Alphabet can make the argument that Chrome does not directly generate revenue for the company. Additionally, Google can take a pro-consumer stance and make the case that search quality would deteriorate and its integration into the broader search ecosystem would be impacted, thereby negatively impacting its consumers—both users who search and advertisers alike.
Once President-elect Donald Trump takes office, I would expect his core policy themes of deregulation and a pro-business administration to spread across all departments of government. While it was the Trump administration that brought on this litigation and the second administration is likely to be very pro-business, I do not expect them to completely withdraw the case, as it would make the administration appear weak.
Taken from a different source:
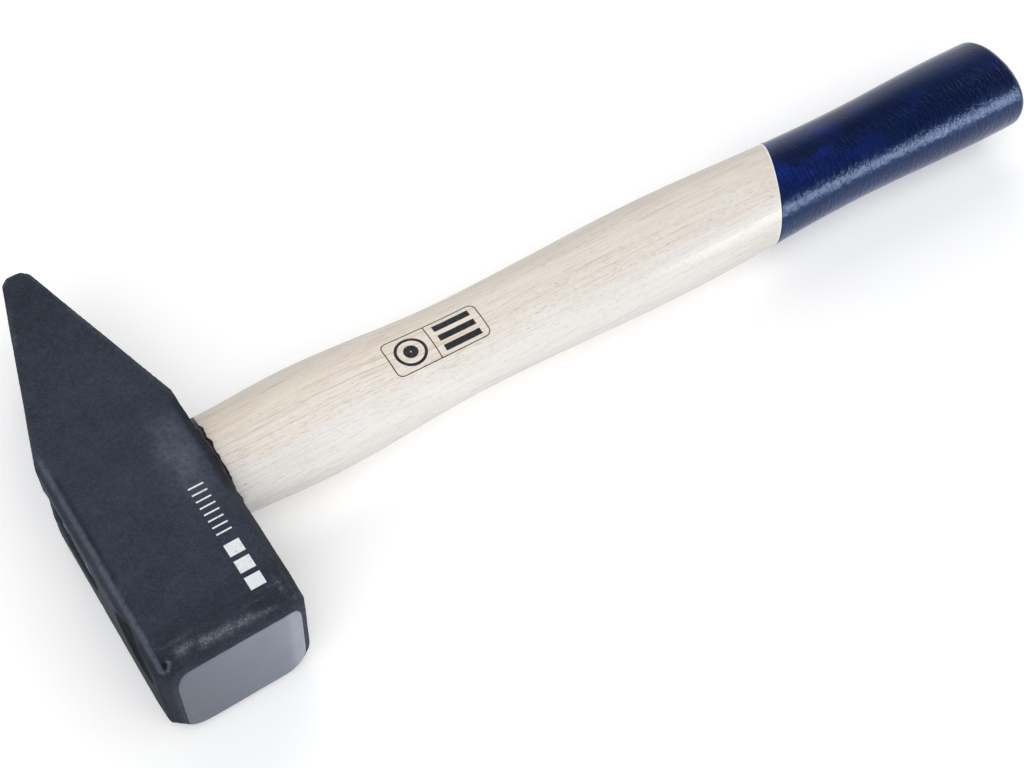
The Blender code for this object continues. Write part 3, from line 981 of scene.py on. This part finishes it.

The likely outcome in August 2025 would be moderate, enough to display a hawkish administration that helps other American companies be more competitive but also lenient enough that it does not hurt the experience of users, as well as allows them in general – and Google, in particular – to retain competitiveness on a global scale.
The threat of a divestiture from Google Chrome hangs over Alphabet stock, but it appears to me that these fears are overblown, and once that is cleared from above the stock, it would unlock some value and make room for the stock to head higher.
Conclusion
I conclude this report with a Buy rating on Google with a price target of $246 based on an equally weighted average of price targets derived from fundamental and technical analysis, with a time horizon of 6–9 months.
Analyst’s Disclosure: I/we have a beneficial long position in the shares of GOOGL either through stock ownership, options, or other derivatives. I wrote this article myself, and it expresses my own opinions. I am not receiving compensation for it (other than from Seeking Alpha). I have no business relationship with any company whose stock is mentioned in this article.